Strongly Typed - ALL type errors are detected at compile time–no type-related errors can occur at runtime. Programs will run w/o type errors. Weakly Typed - Type errors cannot be typed checked at compile time. Variables can be assigned to any type without declaring it beforehand.
Coercion
Automatic conversion of a data type (implicit). Compilers allow coercion for types when there is no loss of precision.
EXAMPLE: adding an integer to a double is only legal if the language supports coercion. The integer mus tbe converted to a double before the addition will happen.
Casting
Manual conversion of a data type (explicit).
EXAMPLE: if you want to convert an integer to a double, then you must manually do it. For example, int i = (int)doubleType will convert a double type into an int type.
NOTE: Any OOP language with inheritance cannot be strongly typed.
Purpose of type checking:
- Type checking at compile time is possible only for statically typed languages.
NOTE: statically typed languages - must declare the kind of data that each variable will hold before you use it–they are given at declaration time.
Ex: assigning value 3.14 to a variable of integral type is not legal since the decimal part ‘.14’ will be lost in the assignment.
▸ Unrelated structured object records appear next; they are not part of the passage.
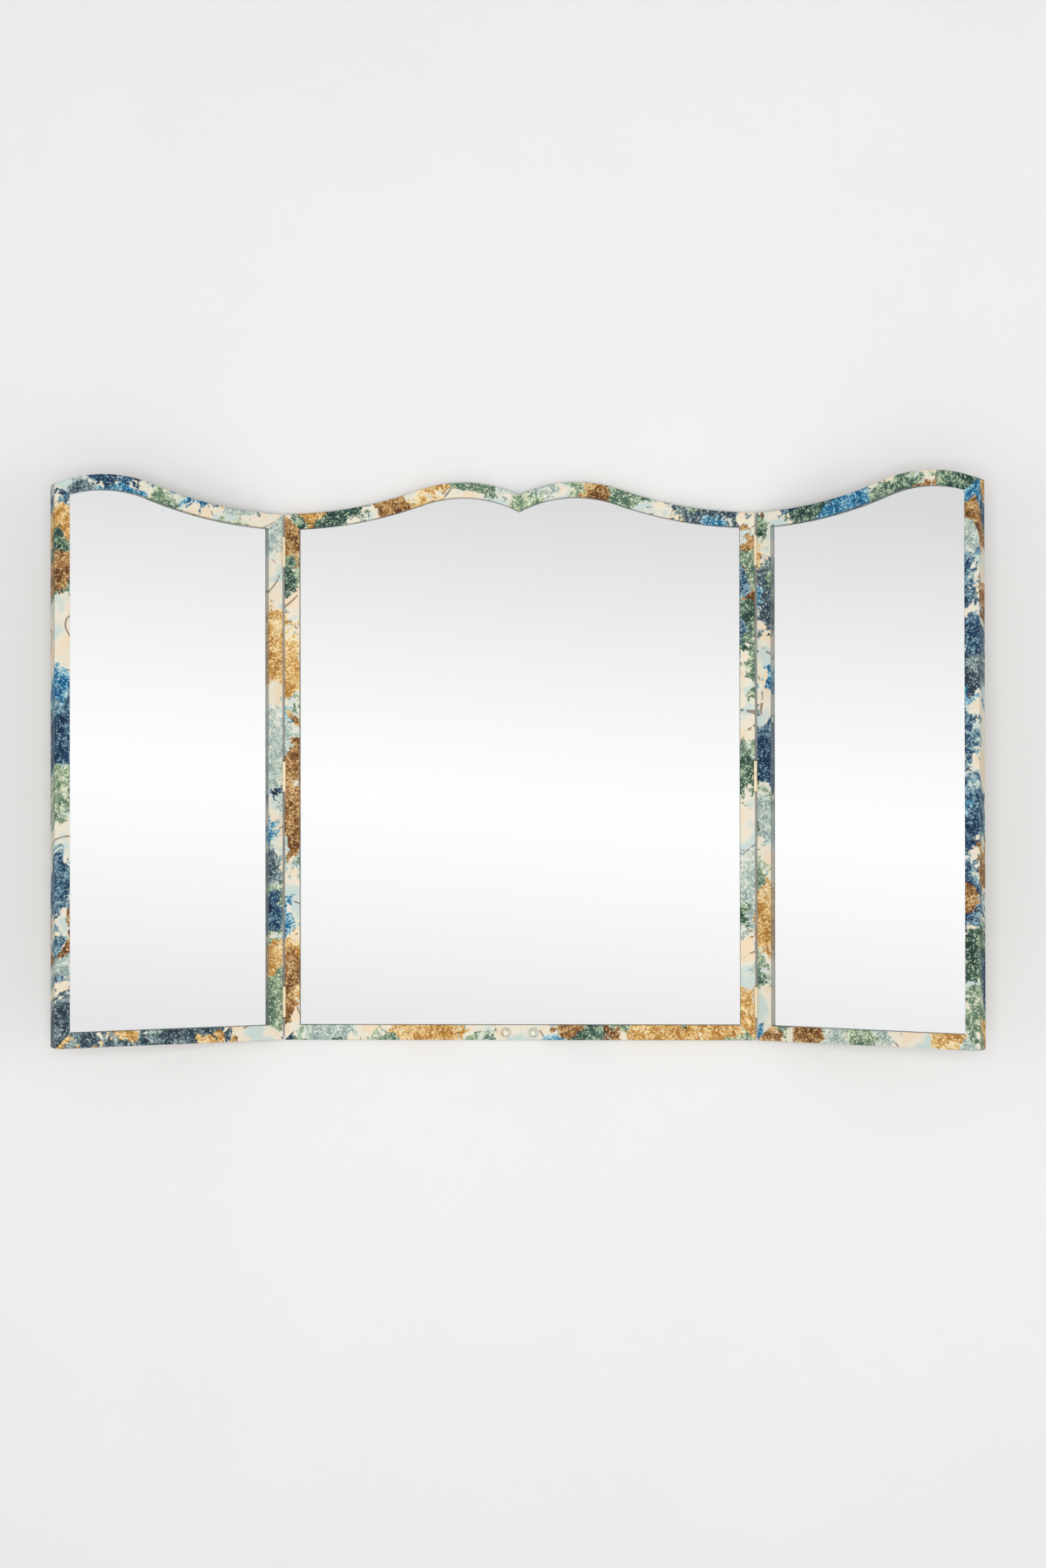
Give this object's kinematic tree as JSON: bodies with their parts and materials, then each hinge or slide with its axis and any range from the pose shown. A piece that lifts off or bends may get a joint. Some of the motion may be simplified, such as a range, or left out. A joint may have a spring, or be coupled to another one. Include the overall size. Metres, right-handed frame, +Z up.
{
  "type": "trifold wall mirror",
  "caption": "Wall-hung trifold mirror with half-width wings hinged to its centre panel, in mitred frames wrapped in a printed leafy covering, under a top of hollow sweeps and rounded crests.",
  "frame": {"origin": "on the back face of the centre panel, on its middle line, halfway up its hinge sides", "axes": "+Z up, +Y backwards into the wall, -Y out of the front of the mirror, +X to the viewer's right"},
  "size_m": [1.1468, 0.1647, 0.71],
  "materials": {
    "frame_wood": "bare planed softwood",
    "printed_covering": "printed leafy covering, painterly, with a faint satin sheen",
    "mirror_glass": "silvered plain float glass",
    "backing_board": "smooth brown fibreboard",
    "hinge_brass": "polished brass",
    "zinc_steel": "zinc plated, satin",
    "clear_bumper": "clear soft plastic, glossy"
  },
  "bodies": {
    "centre_panel": {"centre_top_core": "frame_wood", "centre_bottom_core": "frame_wood", "centre_left_core": "frame_wood", "centre_right_core": "frame_wood", "centre_top_cover": "printed_covering", "centre_bottom_cover": "printed_covering", "centre_left_cover": "printed_covering", "centre_right_cover": "printed_covering", "centre_mirror": "mirror_glass", "centre_backing_board": "backing_board", "centre_backing_screws": "zinc_steel", "left_low_hinge_fixed_leaf": "hinge_brass", "left_low_hinge_pin": "hinge_brass", "left_mid_hinge_fixed_leaf": "hinge_brass", "left_mid_hinge_pin": "hinge_brass", "left_high_hinge_fixed_leaf": "hinge_brass", "left_high_hinge_pin": "hinge_brass", "left_fixed_leaf_screws": "hinge_brass", "left_hanger_plate": "zinc_steel", "left_bumper": "clear_bumper", "right_low_hinge_fixed_leaf": "hinge_brass", "right_low_hinge_pin": "hinge_brass", "right_mid_hinge_fixed_leaf": "hinge_brass", "right_mid_hinge_pin": "hinge_brass", "right_high_hinge_fixed_leaf": "hinge_brass", "right_high_hinge_pin": "hinge_brass", "right_fixed_leaf_screws": "hinge_brass", "right_hanger_plate": "zinc_steel", "right_bumper": "clear_bumper", "hanger_plate_screws": "zinc_steel"},
    "left_wing": {"left_wing_top_core": "frame_wood", "left_wing_bottom_core": "frame_wood", "left_wing_hinge_core": "frame_wood", "left_wing_end_core": "frame_wood", "left_wing_top_cover": "printed_covering", "left_wing_bottom_cover": "printed_covering", "left_wing_hinge_cover": "printed_covering", "left_wing_end_cover": "printed_covering", "left_wing_mirror": "mirror_glass", "left_wing_backing_board": "backing_board", "left_wing_backing_screws": "zinc_steel", "left_low_hinge_moving_leaf": "hinge_brass", "left_mid_hinge_moving_leaf": "hinge_brass", "left_high_hinge_moving_leaf": "hinge_brass", "left_moving_leaf_screws": "hinge_brass"},
    "right_wing": {"right_wing_top_core": "frame_wood", "right_wing_bottom_core": "frame_wood", "right_wing_hinge_core": "frame_wood", "right_wing_end_core": "frame_wood", "right_wing_top_cover": "printed_covering", "right_wing_bottom_cover": "printed_covering", "right_wing_hinge_cover": "printed_covering", "right_wing_end_cover": "printed_covering", "right_wing_mirror": "mirror_glass", "right_wing_backing_board": "backing_board", "right_wing_backing_screws": "zinc_steel", "right_low_hinge_moving_leaf": "hinge_brass", "right_mid_hinge_moving_leaf": "hinge_brass", "right_high_hinge_moving_leaf": "hinge_brass", "right_moving_leaf_screws": "hinge_brass"}
  },
  "joints": [
    {"name": "left_wing_hinge", "type": "hinge", "parent": "centre_panel", "child": "left_wing", "pos_m": [-0.3, -0.0226, 0], "axis": [0, 0, 1], "range_deg": [-27.4, 152.6]},
    {"name": "right_wing_hinge", "type": "hinge", "parent": "centre_panel", "child": "right_wing", "pos_m": [0.3, -0.0226, 0], "axis": [0, 0, -1], "range_deg": [-29, 151]}
  ]
}
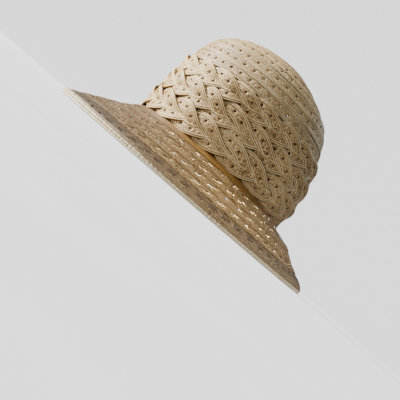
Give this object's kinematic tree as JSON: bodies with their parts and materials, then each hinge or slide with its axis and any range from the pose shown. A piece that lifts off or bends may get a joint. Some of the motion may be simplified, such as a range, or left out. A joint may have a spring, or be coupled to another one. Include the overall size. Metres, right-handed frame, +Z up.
{
  "type": "straw hat",
  "caption": "Natural straw hat: domed crown of sewn openwork braid, stacked plaits round its sides and a sloping bell brim with rows of slots.",
  "frame": {"origin": "centre of the bounding box, on the ground under the brim's edge", "axes": "-X towards the hat's front, -Y towards the wearer's left side, which the picture shows, +Z up to the crown's top"},
  "size_m": [0.3544, 0.3174, 0.19],
  "materials": {
    "tip_straw": "natural straw braid, slightly glossy",
    "plait_straw": "natural straw braid, slightly glossy",
    "strip_straw": "golden straw braid, smooth",
    "brim_straw": "natural straw braid, matte",
    "facing_straw": "natural straw braid, matte"
  },
  "bodies": {
    "root": {"crown_tip": "tip_straw", "plait_upper": "plait_straw", "plait_middle": "plait_straw", "plait_lower": "plait_straw", "crown_strip": "strip_straw", "brim": "brim_straw", "brim_facing": "facing_straw"}
  },
  "joints": []
}
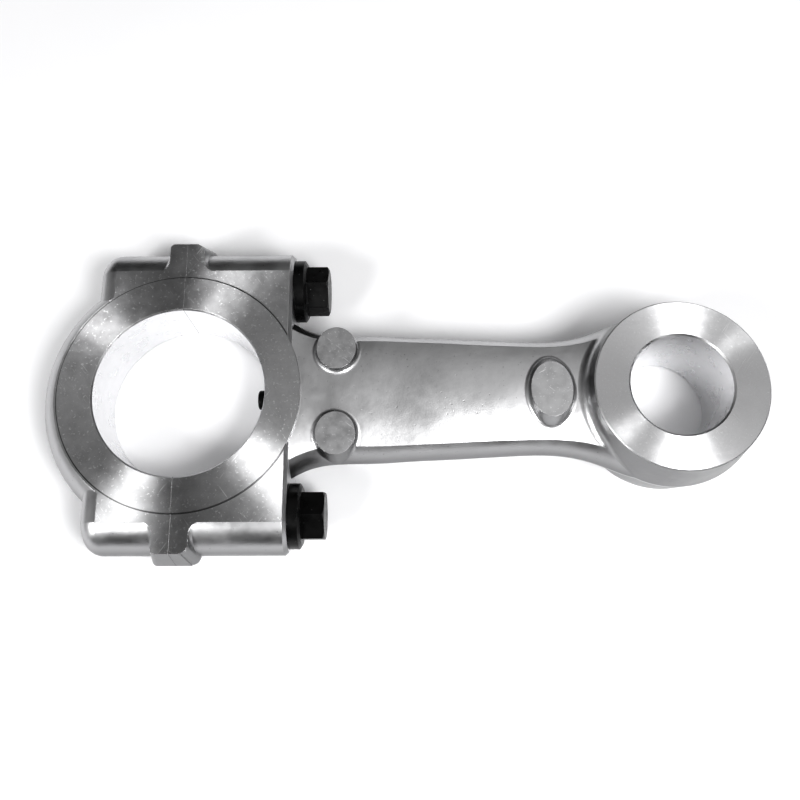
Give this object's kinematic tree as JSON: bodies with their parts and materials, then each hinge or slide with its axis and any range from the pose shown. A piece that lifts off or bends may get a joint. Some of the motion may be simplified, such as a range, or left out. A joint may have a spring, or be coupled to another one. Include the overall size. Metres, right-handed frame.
{
  "type": "connecting rod",
  "caption": "Cast aluminium connecting rod with a split big end, a cap held by flange screws on hollow dowels, and a plain small-end bore for a piston pin.",
  "frame": {"origin": "centre of the crankpin bore, at the rod's mid-thickness", "axes": "+X along the rod from the crankpin bore to the piston-pin bore, +Z along both bores, out of the side that carries the ejector pads"},
  "size_m": [0.1962, 0.0902, 0.028],
  "materials": {
    "cast_aluminium": "as-cast skin with machined faces and bores",
    "black_screw_steel": "black oxide, slightly oily",
    "dowel_steel": "bright ground steel",
    "black_pin_steel": "black hardened steel"
  },
  "bodies": {
    "rod": {"rod_body": "cast_aluminium", "locating_sleeve_upper": "dowel_steel", "locating_sleeve_lower": "dowel_steel", "shell_locating_pin": "black_pin_steel"},
    "cap": {"big_end_cap": "cast_aluminium"},
    "upper_screw": {"cap_screw_upper": "black_screw_steel"},
    "lower_screw": {"cap_screw_lower": "black_screw_steel"}
  },
  "joints": [
    {"name": "cap_lift_off", "type": "slide", "parent": "rod", "child": "cap", "axis": [-1, 0, 0], "range_m": [0, 0.03]},
    {"name": "upper_screw_withdrawal", "type": "slide", "parent": "rod", "child": "upper_screw", "axis": [1, 0, 0], "range_m": [0, 0.047]},
    {"name": "lower_screw_withdrawal", "type": "slide", "parent": "rod", "child": "lower_screw", "axis": [1, 0, 0], "range_m": [0, 0.047]}
  ]
}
- Apart from checking numeric types, a type checker can also be used to check assignments involving object references.
NOTE: a superclass type can be assigned a reference to an object of a subclass type. So, if A is a superclass of B, then a reference to an object of class B may be stored in a variable of type A.
- It is also the type checker’s task to resolve method invocations (if the language is statically typed)
Type Compatability of Classes
Use the formula $A <:_T B$ where B is a subtype of the supertype A. Any expression of type B can be used anywhere that an expression of type A is expected
NOTE: a class is not a subclass of itself.
If $A <:_T B$ and $B <:_T C$, then $A <:_T C$ (transitive) but NOT SYMMETRIC ($A <:_T B$ != $B <:_T A$)
Ex:
A v = new B(...); // is legal iff A = B or $A <:_T B$
$T_v :=T_e \Longleftrightarrow (A=B) \lor (A <:_t B)$
Basically says “variable must be equal or higher type than expression to establish assignment compatability.”